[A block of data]

= = = = = = =

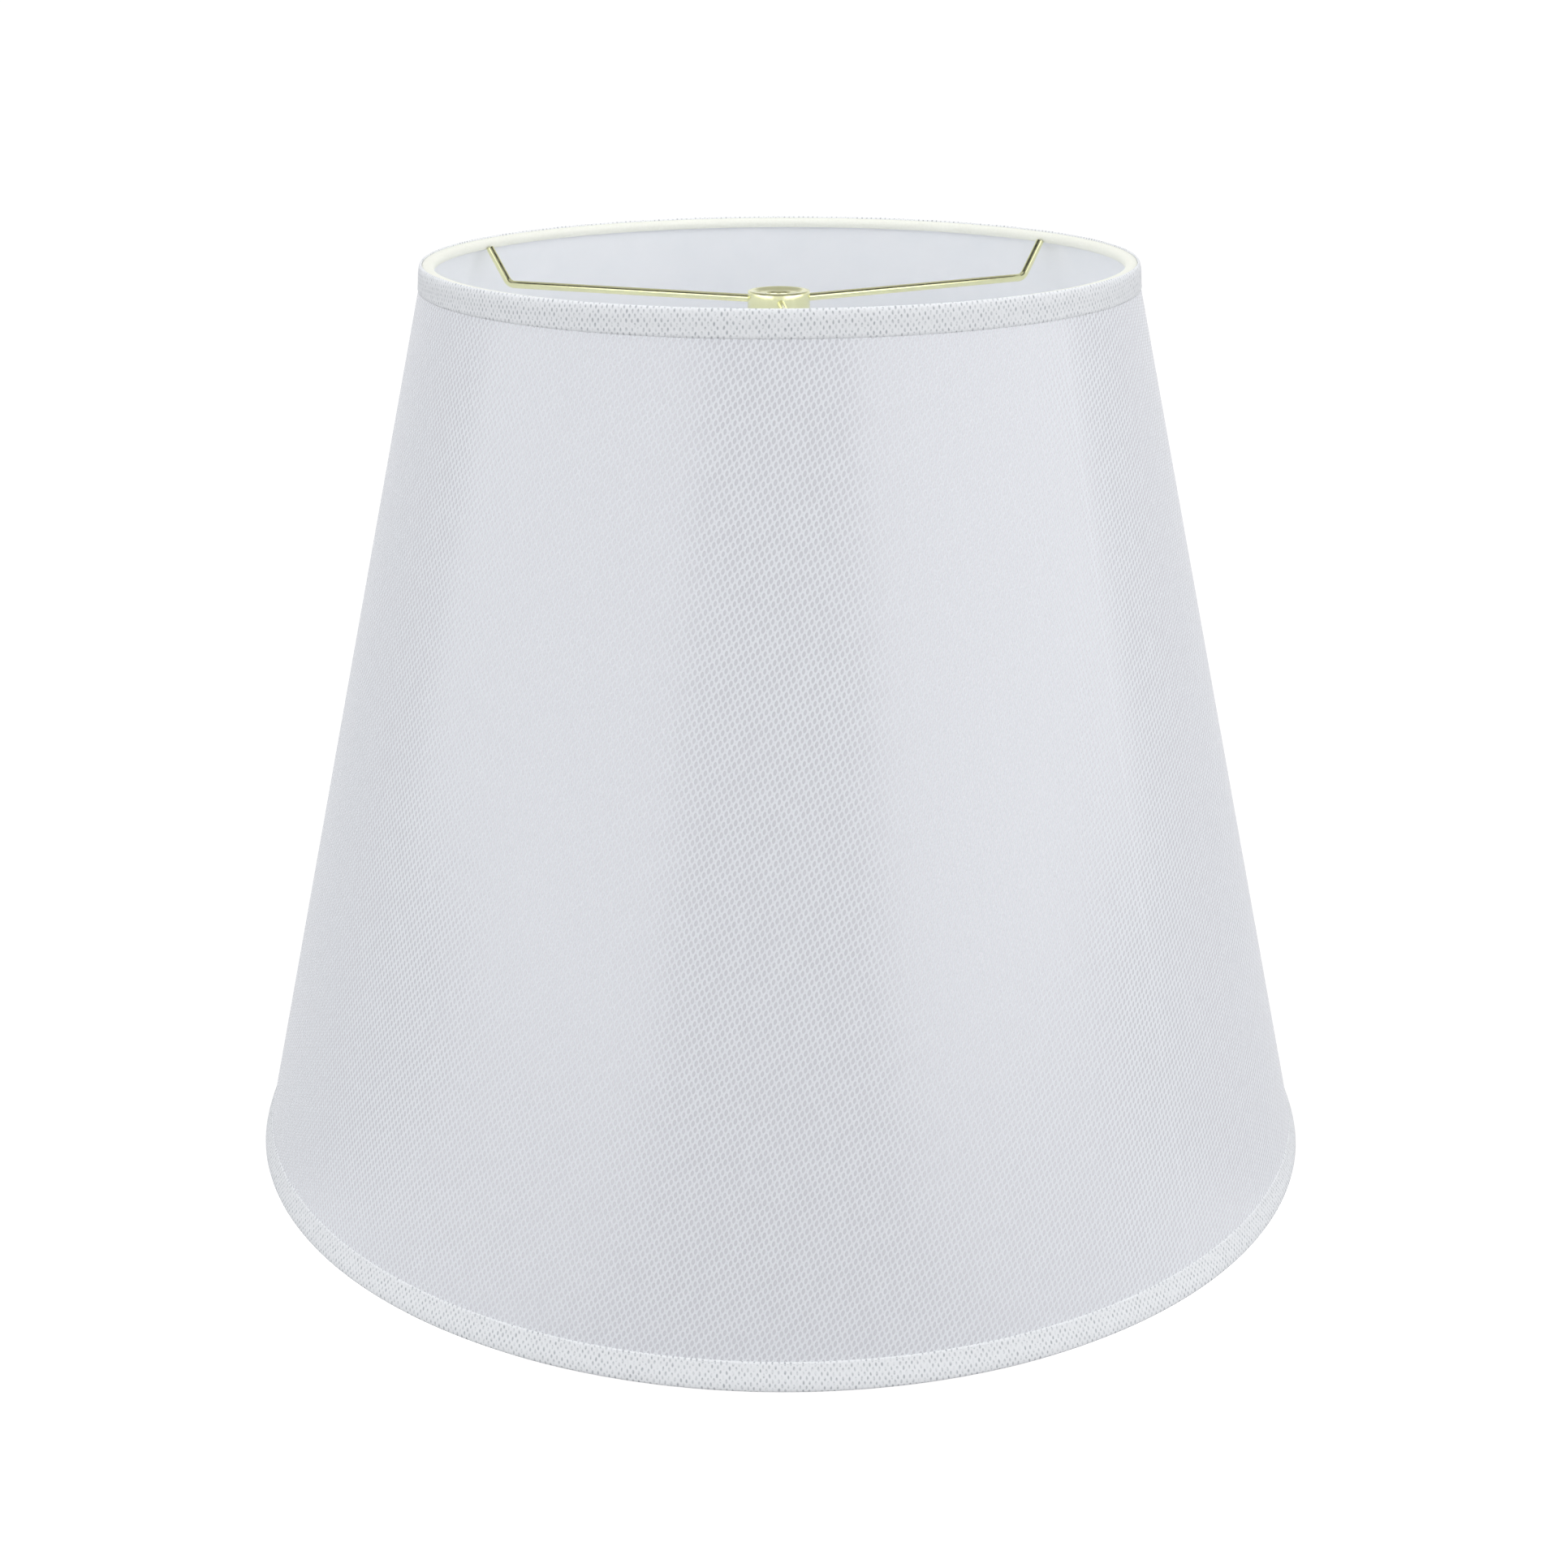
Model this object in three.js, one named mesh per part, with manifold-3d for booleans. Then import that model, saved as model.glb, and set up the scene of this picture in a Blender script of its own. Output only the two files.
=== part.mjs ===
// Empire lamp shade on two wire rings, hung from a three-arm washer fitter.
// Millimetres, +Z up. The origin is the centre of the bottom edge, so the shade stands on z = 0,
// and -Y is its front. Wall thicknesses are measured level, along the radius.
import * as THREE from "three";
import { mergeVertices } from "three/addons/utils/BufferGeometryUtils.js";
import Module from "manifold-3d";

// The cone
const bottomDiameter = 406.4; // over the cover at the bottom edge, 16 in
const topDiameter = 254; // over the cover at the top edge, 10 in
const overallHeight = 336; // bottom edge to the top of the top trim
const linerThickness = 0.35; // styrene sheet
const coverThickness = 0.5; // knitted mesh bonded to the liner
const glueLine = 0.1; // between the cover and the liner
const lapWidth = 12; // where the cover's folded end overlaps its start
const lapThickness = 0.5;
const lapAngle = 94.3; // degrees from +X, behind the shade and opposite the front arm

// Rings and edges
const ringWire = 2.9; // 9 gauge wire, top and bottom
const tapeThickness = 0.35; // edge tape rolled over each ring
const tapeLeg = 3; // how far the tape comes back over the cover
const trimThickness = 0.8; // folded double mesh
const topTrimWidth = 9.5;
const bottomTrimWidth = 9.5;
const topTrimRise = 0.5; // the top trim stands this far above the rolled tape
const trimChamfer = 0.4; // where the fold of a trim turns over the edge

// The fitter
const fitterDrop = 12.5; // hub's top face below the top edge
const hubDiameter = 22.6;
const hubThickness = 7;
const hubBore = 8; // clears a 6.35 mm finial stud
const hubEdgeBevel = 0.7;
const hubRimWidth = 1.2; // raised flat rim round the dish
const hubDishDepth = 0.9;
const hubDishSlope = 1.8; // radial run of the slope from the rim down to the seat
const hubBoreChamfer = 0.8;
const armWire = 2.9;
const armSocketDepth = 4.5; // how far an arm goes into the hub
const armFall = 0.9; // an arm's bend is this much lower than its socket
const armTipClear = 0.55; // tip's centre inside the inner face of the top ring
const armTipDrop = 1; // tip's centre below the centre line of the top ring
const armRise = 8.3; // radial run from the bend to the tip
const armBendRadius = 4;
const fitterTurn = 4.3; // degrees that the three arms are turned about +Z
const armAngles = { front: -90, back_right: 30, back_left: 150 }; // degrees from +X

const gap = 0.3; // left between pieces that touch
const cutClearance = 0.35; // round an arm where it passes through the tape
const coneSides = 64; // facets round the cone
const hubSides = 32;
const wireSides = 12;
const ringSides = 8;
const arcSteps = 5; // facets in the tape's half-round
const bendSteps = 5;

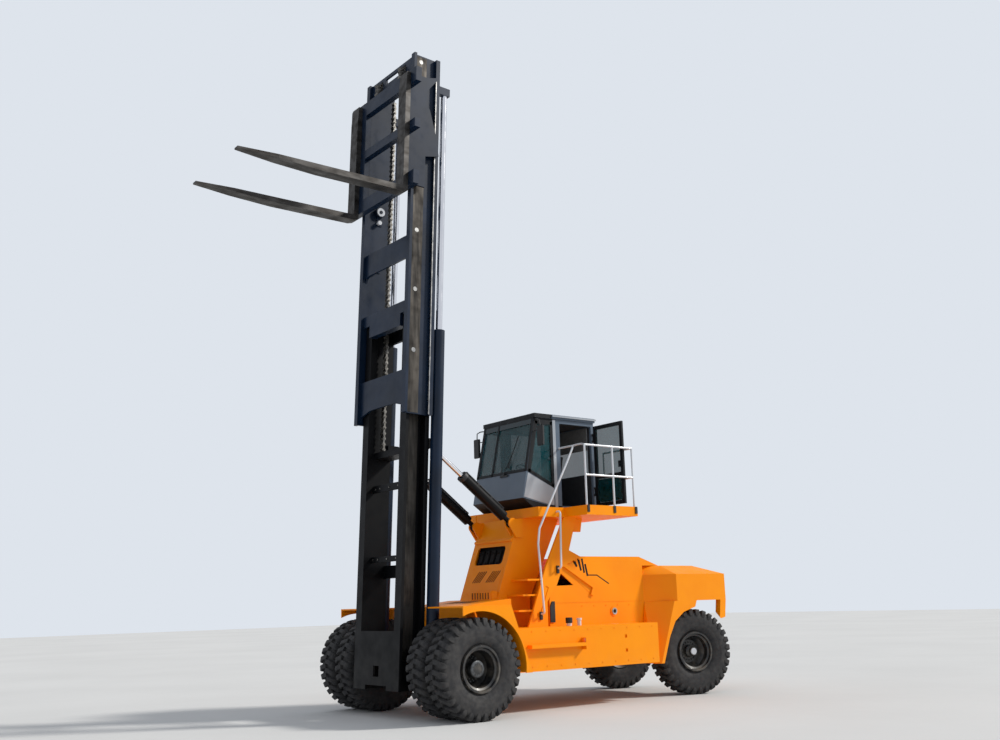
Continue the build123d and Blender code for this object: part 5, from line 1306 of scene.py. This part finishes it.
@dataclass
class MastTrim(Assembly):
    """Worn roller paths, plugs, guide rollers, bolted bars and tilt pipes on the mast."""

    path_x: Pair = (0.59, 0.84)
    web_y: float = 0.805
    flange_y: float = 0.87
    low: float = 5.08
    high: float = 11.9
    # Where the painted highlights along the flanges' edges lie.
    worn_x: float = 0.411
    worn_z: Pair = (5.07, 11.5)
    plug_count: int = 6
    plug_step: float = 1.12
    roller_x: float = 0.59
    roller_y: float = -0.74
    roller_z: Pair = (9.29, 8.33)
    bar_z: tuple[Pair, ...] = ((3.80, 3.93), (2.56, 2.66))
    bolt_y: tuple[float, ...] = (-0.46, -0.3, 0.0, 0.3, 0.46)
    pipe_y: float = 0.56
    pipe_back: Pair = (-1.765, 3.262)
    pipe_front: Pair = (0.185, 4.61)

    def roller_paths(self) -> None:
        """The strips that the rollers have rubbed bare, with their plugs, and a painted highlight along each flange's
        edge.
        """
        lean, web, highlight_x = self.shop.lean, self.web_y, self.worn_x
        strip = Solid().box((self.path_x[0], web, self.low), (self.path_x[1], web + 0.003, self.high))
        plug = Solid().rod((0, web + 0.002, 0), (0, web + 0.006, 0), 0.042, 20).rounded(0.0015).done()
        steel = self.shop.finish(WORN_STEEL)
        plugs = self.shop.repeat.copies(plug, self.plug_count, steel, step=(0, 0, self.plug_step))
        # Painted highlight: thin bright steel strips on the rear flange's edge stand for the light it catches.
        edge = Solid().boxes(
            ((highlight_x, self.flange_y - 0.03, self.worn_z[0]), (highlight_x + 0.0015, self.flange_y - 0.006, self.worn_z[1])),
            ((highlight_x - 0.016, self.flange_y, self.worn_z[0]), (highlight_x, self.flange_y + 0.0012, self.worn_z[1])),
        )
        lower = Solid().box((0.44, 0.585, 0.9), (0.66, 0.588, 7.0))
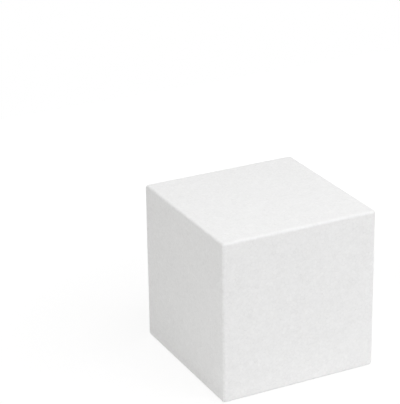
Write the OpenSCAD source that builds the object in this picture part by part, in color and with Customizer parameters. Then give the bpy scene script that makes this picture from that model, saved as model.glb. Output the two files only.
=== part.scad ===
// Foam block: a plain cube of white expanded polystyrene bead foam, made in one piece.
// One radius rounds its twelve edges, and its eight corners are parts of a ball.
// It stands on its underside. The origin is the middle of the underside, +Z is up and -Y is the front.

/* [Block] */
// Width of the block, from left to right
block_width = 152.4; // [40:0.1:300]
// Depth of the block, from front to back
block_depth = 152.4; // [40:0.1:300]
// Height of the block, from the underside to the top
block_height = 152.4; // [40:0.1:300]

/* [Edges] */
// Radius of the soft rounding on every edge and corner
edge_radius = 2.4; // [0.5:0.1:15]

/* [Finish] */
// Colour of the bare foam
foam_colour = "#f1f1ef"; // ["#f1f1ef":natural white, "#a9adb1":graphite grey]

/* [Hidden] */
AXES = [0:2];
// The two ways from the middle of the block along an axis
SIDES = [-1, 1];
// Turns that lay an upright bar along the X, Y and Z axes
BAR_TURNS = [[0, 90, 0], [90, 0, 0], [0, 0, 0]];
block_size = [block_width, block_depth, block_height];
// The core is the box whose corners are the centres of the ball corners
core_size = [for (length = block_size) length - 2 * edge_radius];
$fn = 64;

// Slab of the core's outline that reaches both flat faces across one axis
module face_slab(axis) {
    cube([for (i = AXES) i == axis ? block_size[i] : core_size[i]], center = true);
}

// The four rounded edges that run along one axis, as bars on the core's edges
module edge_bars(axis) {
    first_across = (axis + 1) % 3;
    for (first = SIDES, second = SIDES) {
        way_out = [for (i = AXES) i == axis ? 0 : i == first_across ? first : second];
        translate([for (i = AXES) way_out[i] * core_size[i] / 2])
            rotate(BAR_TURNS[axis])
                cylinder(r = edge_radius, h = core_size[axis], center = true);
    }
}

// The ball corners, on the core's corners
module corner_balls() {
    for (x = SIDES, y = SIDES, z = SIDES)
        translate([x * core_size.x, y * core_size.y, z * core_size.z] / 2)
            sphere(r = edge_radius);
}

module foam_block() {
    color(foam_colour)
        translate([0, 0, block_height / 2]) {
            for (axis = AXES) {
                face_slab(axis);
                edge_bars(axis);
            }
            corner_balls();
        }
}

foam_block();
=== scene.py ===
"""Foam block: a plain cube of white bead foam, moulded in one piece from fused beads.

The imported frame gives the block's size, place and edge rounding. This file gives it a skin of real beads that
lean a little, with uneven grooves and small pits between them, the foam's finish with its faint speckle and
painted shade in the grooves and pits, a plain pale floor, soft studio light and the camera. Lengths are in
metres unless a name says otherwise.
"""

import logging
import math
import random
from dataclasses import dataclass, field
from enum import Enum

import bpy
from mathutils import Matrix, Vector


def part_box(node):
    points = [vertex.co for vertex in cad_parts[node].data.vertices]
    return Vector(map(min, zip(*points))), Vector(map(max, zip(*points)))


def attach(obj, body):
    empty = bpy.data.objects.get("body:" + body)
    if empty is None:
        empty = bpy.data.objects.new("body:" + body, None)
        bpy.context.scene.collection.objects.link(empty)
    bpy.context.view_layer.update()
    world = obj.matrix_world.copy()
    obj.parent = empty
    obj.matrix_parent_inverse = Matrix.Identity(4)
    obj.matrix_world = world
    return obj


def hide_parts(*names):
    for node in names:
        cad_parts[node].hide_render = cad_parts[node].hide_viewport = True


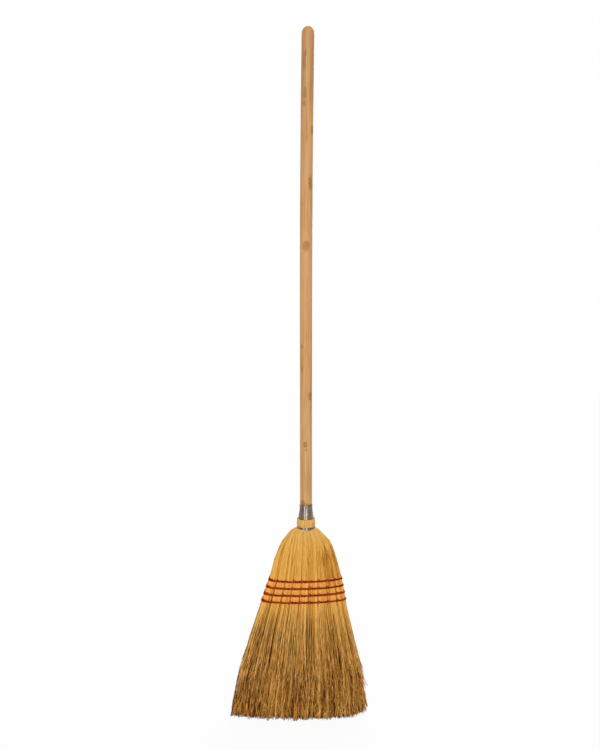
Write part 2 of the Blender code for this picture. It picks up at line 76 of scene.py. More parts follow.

= = = = = = =

• Task to complete
Search the lines for the string "return" and copy every line that has it.

• Response
    return Vector(map(min, zip(*points))), Vector(map(max, zip(*points)))
    return obj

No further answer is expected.